Solutions are available. What we need is political will to carry them through. Proposal of floating “Overseas Pakistanis’ Bond” is a viable option and should be fast tracked. Alongside one could think of “Debt Retiring Bond” open to inland and overseas Pakistanis. There is need to create a “Saving Culture” through an environment of austerity and meaningful return on savings. Government restructuring could reduce the governance cost by one third; and fixing “Public Procurement Policy” procedures could add hefty saving of around 40 percent.
There is need to untangle our taxation maze of multiple direct and indirect taxes strangulating those who pay their taxes and letting those go scot free who do not wish to pay taxes. Our taxation system is cruelly pegged. For those who want to pay taxes everything other than breathing air is taxed. And those who do not wish to pay they are offered shamelessly low 2.5 percent tax for their ill-gotten wealth staked outside Pakistan. Most of them did not avail the offer as tax was “too high”.
Country’s existing tax regimes do not provide even playing field for all sectors. Pakistan’s economy comprises of: Industrial Sector (20.91 percent of GDP); Agriculture Sector (18.86 percent of GDP); and a sparkling Services Sector (60.23 percent of GDP.; Agriculture Sector’s tax contribution is little over one percent of gross national tax; Industrial Sector accounts for around 17 percent of tax. Services are inordinately overtaxed. Recently Supreme Court had to intervene to reduce taxation on mobile telephone users and gasoline to provide much needed relief to hapless consumers. Due to inefficient Regulators, the quality of services is far below the acceptable standards.
Pakistan’s economy faces some arduous challenges, which are almost perpetual, like: sustained high population growth rate (over 2 percent); mainly thermal fuel based high cost electricity; shortage of water and electricity; narrow tax base leading to low tax to GDP ratio (12.4 percent); inefficient revenue collection system; inadequacy of infrastructure; high inflation and interest rates etc. Regional and global market dynamic and inter play of American sanctions here and there often make unpredictable negative impact on country’s economy. Single commodity export (textiles) exposes it to vulnerability of price variations in international market; likewise, fluctuation in oil prices is another single factor making unpredictable impact on import bill without any prior warning.

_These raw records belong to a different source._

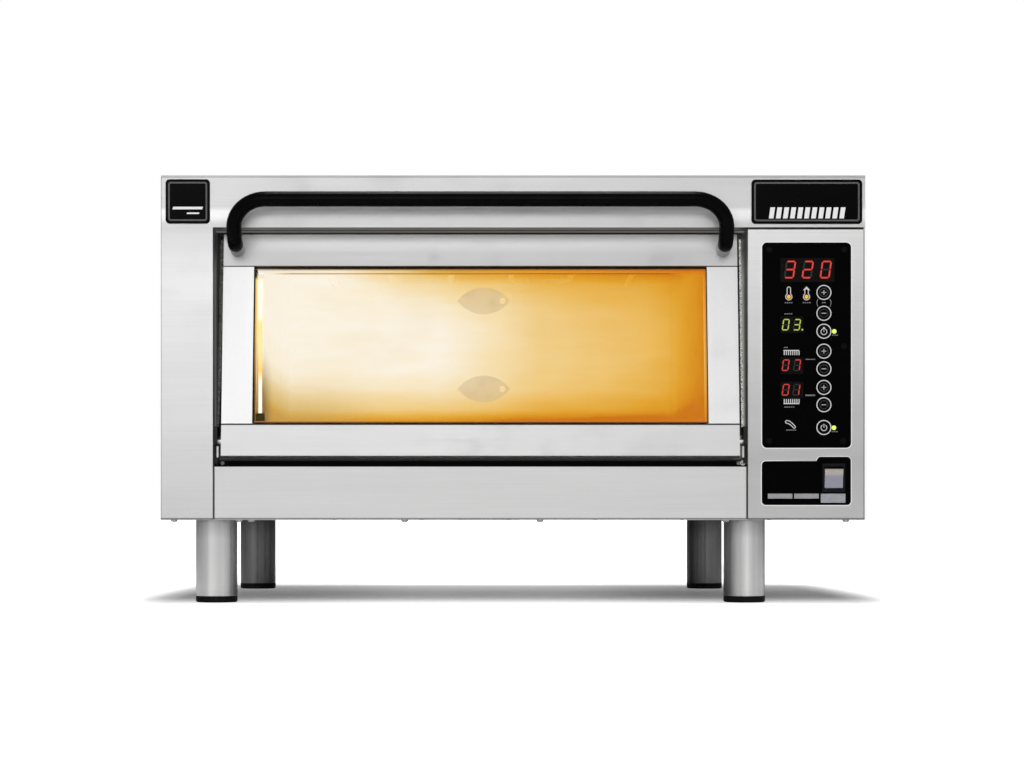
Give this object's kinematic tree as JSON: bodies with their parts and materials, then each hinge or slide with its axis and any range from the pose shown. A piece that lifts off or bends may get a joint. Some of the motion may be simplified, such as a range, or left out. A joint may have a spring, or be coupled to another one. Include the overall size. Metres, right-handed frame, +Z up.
{
  "type": "countertop pizza oven",
  "caption": "Electric countertop deck oven with a leaning drop-down glass door, bar handle, keypad column with displays and rocker switch, on four tubular legs.",
  "frame": {"origin": "on the surface that the feet stand on, at the middle of the whole object's box", "axes": "+X to the right seen from the front, the door faces -Y, +Z up"},
  "size_m": [0.7, 0.6414, 0.4255],
  "materials": {
    "casing_steel": "brushed stainless steel",
    "door_steel": "brushed stainless steel",
    "bay_steel": "dull steel in shadow",
    "leg_steel": "satin steel tube",
    "chamber_steel": "heat-tinted steel",
    "gasket": "woven fibre braid",
    "insulation": "mineral fibre blanket",
    "stone": "fired clay",
    "element": "oxidised heater sheath",
    "lamp_glass": "warm lit glass",
    "bright_metal": "bright plated",
    "bracket_black": "black",
    "foot_rubber": "black rubber",
    "badge_black": "gloss black with a grey line",
    "overlay_black": "gloss black",
    "display_lens": "smoked red lens",
    "status_green": "lit yellow-green lens",
    "board_green": "circuit board",
    "key_black": "gloss black with a white ring",
    "switch_black": "black nylon",
    "rocker_silver": "pale grey gloss",
    "electric_grey": "grey thermoplastic",
    "core_iron": "varnished core",
    "terminal_ivory": "ivory thermoplastic",
    "gland_black": "black polyamide",
    "door_glass": "clear tempered glass",
    "grip_black": "gloss black coated tube",
    "spacer_steel": "bare metal"
  },
  "bodies": {
    "root": {"front_panel": "casing_steel", "column_panel": "casing_steel", "sill_panel": "casing_steel", "top_cover": "casing_steel", "left_side_panel": "casing_steel", "right_side_panel": "casing_steel", "rear_panel": "casing_steel", "base_plate": "casing_steel", "bay_liner": "bay_steel", "throat_plate": "bay_steel", "heat_shield": "bay_steel", "stone_ledges": "bay_steel", "element_supports": "bay_steel", "leg_tubes": "leg_steel", "chamber_shell": "chamber_steel", "wall_covers": "chamber_steel", "door_gasket": "gasket", "insulation_blanket": "insulation", "insulation_slabs": "insulation", "hearth_stone": "stone", "heating_elements": "element", "lamp_tube": "lamp_glass", "lamp_sockets": "bright_metal", "thermocouple": "bright_metal", "leg_bolts": "bright_metal", "casing_screws": "bright_metal", "hinge_brackets": "bracket_black", "leg_feet": "foot_rubber", "series_badge": "badge_black", "name_badge": "badge_black", "control_overlay": "overlay_black", "switch_plate": "overlay_black", "temperature_display": "display_lens", "zone_displays": "display_lens", "status_lamps": "status_green", "control_board": "board_green", "switch_housing": "switch_black", "contactors": "electric_grey", "transformer": "core_iron", "terminal_block": "terminal_ivory", "cable_gland": "gland_black"},
    "door": {"door_top_rail": "door_steel", "door_bottom_rail": "door_steel", "door_stiles": "door_steel", "door_inner_frame": "bay_steel", "outer_glass": "door_glass", "inner_glass": "door_glass", "hinge_pins": "bright_metal", "handle": "grip_black", "handle_spacers": "spacer_steel"},
    "key_temp_up": {"key_temp_up": "key_black"},
    "key_temp_down": {"key_temp_down": "key_black"},
    "key_timer": {"key_timer": "key_black"},
    "key_top_up": {"key_top_up": "key_black"},
    "key_top_down": {"key_top_down": "key_black"},
    "key_bottom_up": {"key_bottom_up": "key_black"},
    "key_bottom_down": {"key_bottom_down": "key_black"},
    "key_power": {"key_power": "key_black"},
    "main_rocker": {"main_rocker": "rocker_silver"}
  },
  "joints": [
    {"name": "door_hinge", "type": "hinge", "parent": "root", "child": "door", "pos_m": [-0.0325, -0.26931, 0.1613], "axis": [1, 0, 0], "range_deg": [0, 97.5]},
    {"name": "key_temp_up_press", "type": "slide", "parent": "root", "child": "key_temp_up", "axis": [0, 1, 0], "range_m": [0, 0.0006], "stiffness_N_per_m": 800},
    {"name": "key_temp_down_press", "type": "slide", "parent": "root", "child": "key_temp_down", "axis": [0, 1, 0], "range_m": [0, 0.0006], "stiffness_N_per_m": 800},
    {"name": "key_timer_press", "type": "slide", "parent": "root", "child": "key_timer", "axis": [0, 1, 0], "range_m": [0, 0.0006], "stiffness_N_per_m": 800},
    {"name": "key_top_up_press", "type": "slide", "parent": "root", "child": "key_top_up", "axis": [0, 1, 0], "range_m": [0, 0.0006], "stiffness_N_per_m": 800},
    {"name": "key_top_down_press", "type": "slide", "parent": "root", "child": "key_top_down", "axis": [0, 1, 0], "range_m": [0, 0.0006], "stiffness_N_per_m": 800},
    {"name": "key_bottom_up_press", "type": "slide", "parent": "root", "child": "key_bottom_up", "axis": [0, 1, 0], "range_m": [0, 0.0006], "stiffness_N_per_m": 800},
    {"name": "key_bottom_down_press", "type": "slide", "parent": "root", "child": "key_bottom_down", "axis": [0, 1, 0], "range_m": [0, 0.0006], "stiffness_N_per_m": 800},
    {"name": "key_power_press", "type": "slide", "parent": "root", "child": "key_power", "axis": [0, 1, 0], "range_m": [0, 0.0006], "stiffness_N_per_m": 800},
    {"name": "main_rocker_tilt", "type": "hinge", "parent": "root", "child": "main_rocker", "pos_m": [0.3183, -0.28231, 0.125], "axis": [-1, 0, 0], "range_deg": [0, 24]}
  ]
}
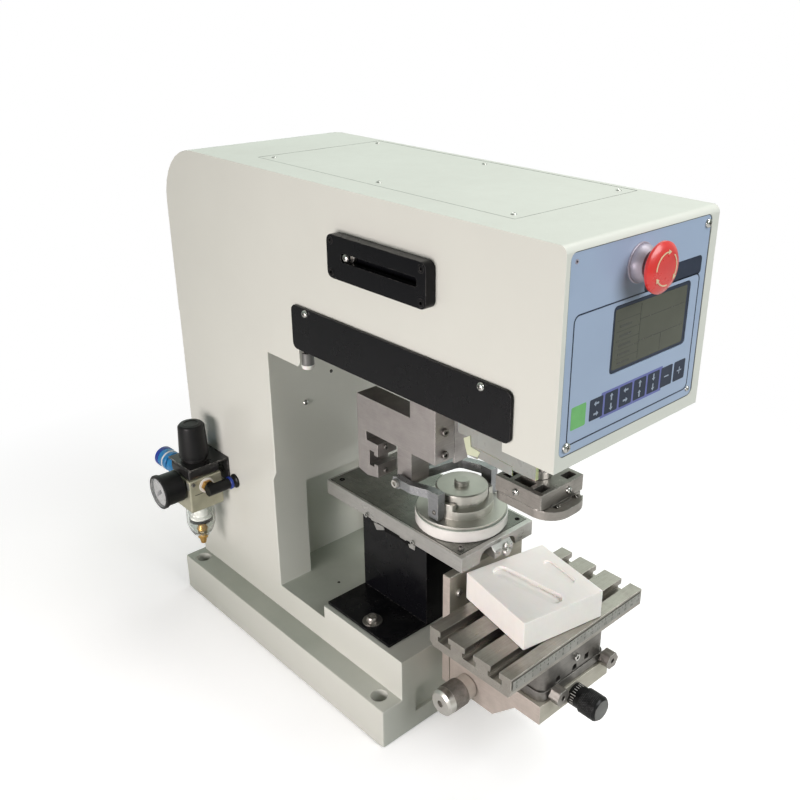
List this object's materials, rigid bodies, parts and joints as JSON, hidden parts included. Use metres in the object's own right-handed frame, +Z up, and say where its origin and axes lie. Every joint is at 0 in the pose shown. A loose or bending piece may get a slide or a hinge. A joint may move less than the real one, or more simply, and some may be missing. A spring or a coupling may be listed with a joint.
{
  "type": "pad printing machine",
  "caption": "Bench pad printing machine with a hollow head, sliding pad and ink cup carriage, cliche tray, slotted lift table, side air regulator and a front control panel.",
  "frame": {"origin": "on the underside of the base, centred across the machine, 90 mm behind the front face of the plinth", "axes": "+Z up, +Y from the control panel to the back of the machine, +X to the right as seen from the front"},
  "size_m": [0.2833, 0.572, 0.526],
  "materials": {
    "cream_paint": "smooth semi-gloss cream paint",
    "panel_blue": "satin printed foil",
    "screen_glass": "glossy window",
    "estop_collar": "bright ring",
    "estop_red": "semi-gloss red",
    "black_paint": "semi-gloss black coat",
    "black_plastic": "satin black",
    "bright_steel": "polished steel",
    "ground_steel": "ground grey steel",
    "machined_aluminium": "fine machined",
    "cheek_plastic": "pale satin",
    "cliche_steel": "dark polished plate",
    "ring_ceramic": "smooth white",
    "scale_strip": "satin strip",
    "white_acetal": "satin white",
    "regulator_alloy": "olive grey metallic coat",
    "clear_plastic": "clear",
    "pointer_white": "matte",
    "filter_white": "porous white",
    "brass": "bright brass",
    "coupler_blue": "blue coat",
    "sleeve_blue": "dark blue coat"
  },
  "bodies": {
    "machine": {"base_casting": "cream_paint", "head_casing": "cream_paint", "top_cover": "cream_paint", "control_panel": "panel_blue", "screen": "screen_glass", "estop_collar": "estop_collar", "guard_plate": "black_paint", "slot_plate": "black_paint", "rail_plate": "machined_aluminium", "guide_rail_left": "bright_steel", "guide_rail_right": "bright_steel", "pedestal": "black_paint", "pedestal_bolt_left": "bright_steel", "pedestal_bolt_right": "bright_steel", "cliche_tray": "machined_aluminium", "cliche_plate": "cliche_steel", "clamp_bar": "ground_steel", "lift_rail": "bright_steel", "regulator_body": "regulator_alloy", "bonnet": "black_plastic", "regulator_bracket": "black_paint", "gauge_case": "black_plastic", "gauge_lens": "clear_plastic", "filter_bowl": "clear_plastic", "filter_element": "filter_white", "coupler_body": "coupler_blue", "outlet_nipple": "brass", "outlet_elbow": "black_plastic"},
    "carriage": {"carriage_bridge": "machined_aluminium", "carriage_block": "machined_aluminium", "cylinder_cheek": "cheek_plastic", "pad_cylinder": "machined_aluminium"},
    "pad_head": {"pad_rod": "bright_steel", "pad_holder": "machined_aluminium", "pad_plate": "ground_steel"},
    "cup_fork": {"fork_arm_left": "machined_aluminium", "fork_arm_right": "ground_steel", "fork_shaft": "bright_steel", "ink_ring": "ring_ceramic", "cup_body": "machined_aluminium", "cup_cap": "bright_steel"},
    "lift": {"lift_plate": "machined_aluminium", "knee": "machined_aluminium"},
    "cross": {"cross_slide": "ground_steel", "saddle": "ground_steel"},
    "table": {"slotted_table": "ground_steel", "scale_strip": "scale_strip", "jig_block": "white_acetal"},
    "lift_knob": {"lift_knob": "bright_steel"},
    "cross_knob": {"cross_knob": "black_plastic"},
    "lock_knob_left": {"lock_knob_left": "bright_steel"},
    "lock_knob_right": {"lock_knob_right": "bright_steel"},
    "estop_plunger": {"estop_stem": "black_plastic"},
    "estop_button": {"estop_head": "estop_red"},
    "stop_pin": {"stop_pin": "bright_steel"},
    "clamp_screw": {"clamp_screw": "bright_steel"},
    "regulator_knob": {"regulator_knob": "black_plastic"},
    "gauge_pointer": {"gauge_pointer": "pointer_white"},
    "drain_cock": {"drain_cock": "brass"},
    "coupler_sleeve": {"coupler_sleeve": "sleeve_blue"}
  },
  "joints": [
    {"name": "carriage_slide", "type": "slide", "parent": "machine", "child": "carriage", "axis": [0, 1, 0], "range_m": [0, 0.08]},
    {"name": "pad_stroke", "type": "slide", "parent": "carriage", "child": "pad_head", "axis": [0, 0, -1], "range_m": [0, 0.05]},
    {"name": "fork_tilt", "type": "hinge", "parent": "carriage", "child": "cup_fork", "pos_m": [0, -0.033, 0.243], "axis": [-1, 0, 0], "range_deg": [0, 30]},
    {"name": "lift_slide", "type": "slide", "parent": "machine", "child": "lift", "axis": [0, 0, 1], "range_m": [-0.036, 0.002]},
    {"name": "cross_travel", "type": "slide", "parent": "lift", "child": "cross", "axis": [0, -1, 0], "range_m": [0, 0.02]},
    {"name": "table_travel", "type": "slide", "parent": "cross", "child": "table", "axis": [1, 0, 0], "range_m": [-0.03, 0.03]},
    {"name": "lift_knob_turn", "type": "hinge", "parent": "lift", "child": "lift_knob", "pos_m": [-0.0493, -0.1364, 0.0674], "axis": [-1, 0, 0], "range_deg": [-2600, 150]},
    {"name": "cross_knob_turn", "type": "hinge", "parent": "lift", "child": "cross_knob", "pos_m": [-0.001, -0.2248, 0.0858], "axis": [0, -1, 0], "range_deg": [0, 1441]},
    {"name": "lock_left_turn", "type": "hinge", "parent": "cross", "child": "lock_knob_left", "pos_m": [-0.031, -0.2228, 0.105], "axis": [0, -1, 0], "range_deg": [0, 90]},
    {"name": "lock_right_turn", "type": "hinge", "parent": "cross", "child": "lock_knob_right", "pos_m": [0.04, -0.2228, 0.105], "axis": [0, -1, 0], "range_deg": [0, 90]},
    {"name": "estop_push", "type": "slide", "parent": "machine", "child": "estop_plunger", "axis": [0, 1, 0], "range_m": [0, 0.004]},
    {"name": "estop_twist", "type": "hinge", "parent": "estop_plunger", "child": "estop_button", "pos_m": [-0.008, -0.2702, 0.4995], "axis": [0, 1, 0], "range_deg": [0, 45]},
    {"name": "stop_pin_slide", "type": "slide", "parent": "machine", "child": "stop_pin", "axis": [0, -1, 0], "range_m": [0, 0.083]},
    {"name": "clamp_screw_turn", "type": "hinge", "parent": "machine", "child": "clamp_screw", "pos_m": [0.003, -0.1288, 0.1915], "axis": [0, -1, 0], "range_deg": [-180, 180]},
    {"name": "regulator_knob_turn", "type": "hinge", "parent": "machine", "child": "regulator_knob", "pos_m": [-0.1205, 0.217, 0.2031], "axis": [0, 0, 1], "range_deg": [-540, 540]},
    {"name": "pointer_turn", "type": "hinge", "parent": "machine", "child": "gauge_pointer", "pos_m": [-0.1631, 0.217, 0.174], "axis": [1, 0, 0], "range_deg": [0, 270]},
    {"name": "drain_turn", "type": "hinge", "parent": "machine", "child": "drain_cock", "pos_m": [-0.1205, 0.217, 0.1044], "axis": [0, 0, 1], "range_deg": [0, 90]},
    {"name": "sleeve_slide", "type": "slide", "parent": "machine", "child": "coupler_sleeve", "axis": [0, -1, 0], "range_m": [0, 0.003]}
  ],
  "couplings": [
    {"joint": "lift_knob_turn", "follows": "lift_slide", "rad_per_m": 1256.6},
    {"joint": "cross_knob_turn", "follows": "cross_travel", "rad_per_m": 1256.6}
  ]
}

Pakistan’s society is inclined towards consumerism, as a result imports always exceed exports by huge margin (gap is US$37.7b in FY18; causing unsustainable Current Account Deficit (over 18 billion in FY17-18). Over borrowing is a national habit, and now external and domestic borrowing stands at over 72 percent of GDP. Public debt of Rs24.5 trillion includes domestic debt of Rs16.5 trillion and external debt of Rs8 trillion. The financing of the current account deficit by taking more loans is one of the reasons for high debt accumulation. Average maturity time of public debt had come down from 4.5 years in 2013 to 3.7 years in 2017. The indicator of debt maturing in one year also deteriorated in recent years and now 44.4 percent of the total debt is maturing within one year.
Biggest challenge for the new government is enormous expectations of the people who are waiting for some sort of relief from the new government. And going back to the IMF would be a big disappointment. There is a strong public perception, though largely misplaced, that country’s most of economic difficulties are due to the preconditions that IMF has been attaching with its previous packages. Reality is that had we implemented IMF recommendations, we would have long been out of economic difficulties.
Despite a razor thin parliamentary majority of his party, crafty coalition partners and a strong net of dynastic politician around Imran Khan, there is strong aroma of hope that he will be able to gather requisite critical mass to break the stranglehold of vicious factors bringing our economy to such a pass.